Coach row: restore order, soon

To say that the manner in which Anil Kumble had to bow out as the head coach of the Indian cricket team was unfortunate would be an understatement. It’s no way to treat a player of that stature, regarded as India’s greatest match winner. Admittedly, and as Kumble himself pointed out in his statement, if the partnership between the two individuals becomes ‘untenable’, then it’s better for one of them to part ways. And in this situation, the former India captain had to do so because Virat Kohli, with whom he had a rift, was not going to be asked to step down for obvious reasons. Both Kumble and Kohli are fierce fighters, fitness freaks and don’t believe in giving less than 100% on the field. At the same time, both are strong-headed characters driven by firm convictions and there are bound to be differences in opinions but Kumble had made it abundantly clear on more than one occasion that the final call — be it on forming strategies or team combination — rests with the skipper. In his parting statement, Kumble also clarified that he always respected the role boundaries and his job was only to hold the mirror. And if Kohli thinks that Kumble indeed breached those bounda­ries, he has to come clean on that in public.
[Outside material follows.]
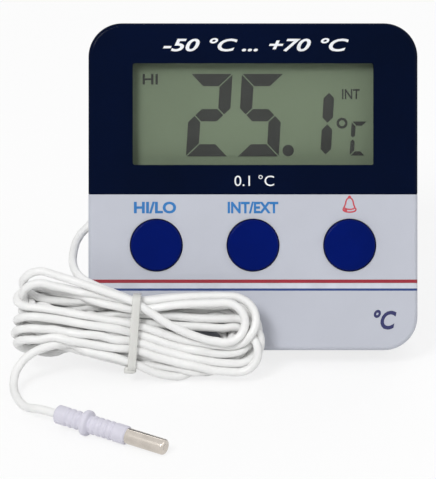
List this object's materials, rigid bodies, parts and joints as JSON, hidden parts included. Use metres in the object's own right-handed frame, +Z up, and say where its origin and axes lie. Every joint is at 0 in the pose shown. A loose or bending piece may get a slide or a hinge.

Hiding behind well-rehearsed statements like “dressing-room matters are sacrosanct,” doesn’t serve anybody’s cause.

While Kumble’s voluntary exit was perhaps the best way to end this imbroglio, there is no doubt that it has a left a bad taste in the mouth. Therefore, those responsible in appo­inting the future coach should
ensure that such incidents aren’t repeated. If the Cricket Advisory Committee is still interested in choosing the next coach from what is going to be wider pool as the BCCI has decided to invite more applications, it is better they take every party concerned into confidence so that there is harmonious working relationship between the captain and the coach.

If only the BCCI officials, who are there only in acting capacity at the moment, and the Supreme Court-appointed Committee of Administrators (CoA) had been a little proactive, things may not have reached such a pass. Reduced to three after the resignation of Ramach­andra Guha, one of the members, CoA’s relevance itself has come under question now. It has failed to discharge its duties, as pointed out by Guha in his stinging letter to CoA chief Vinod Rai, assigned to it by the SC. And it has left the BCCI in a state of utter chaos and confusion. For the all-round good of Indian cricket, some order has to be restored and soon.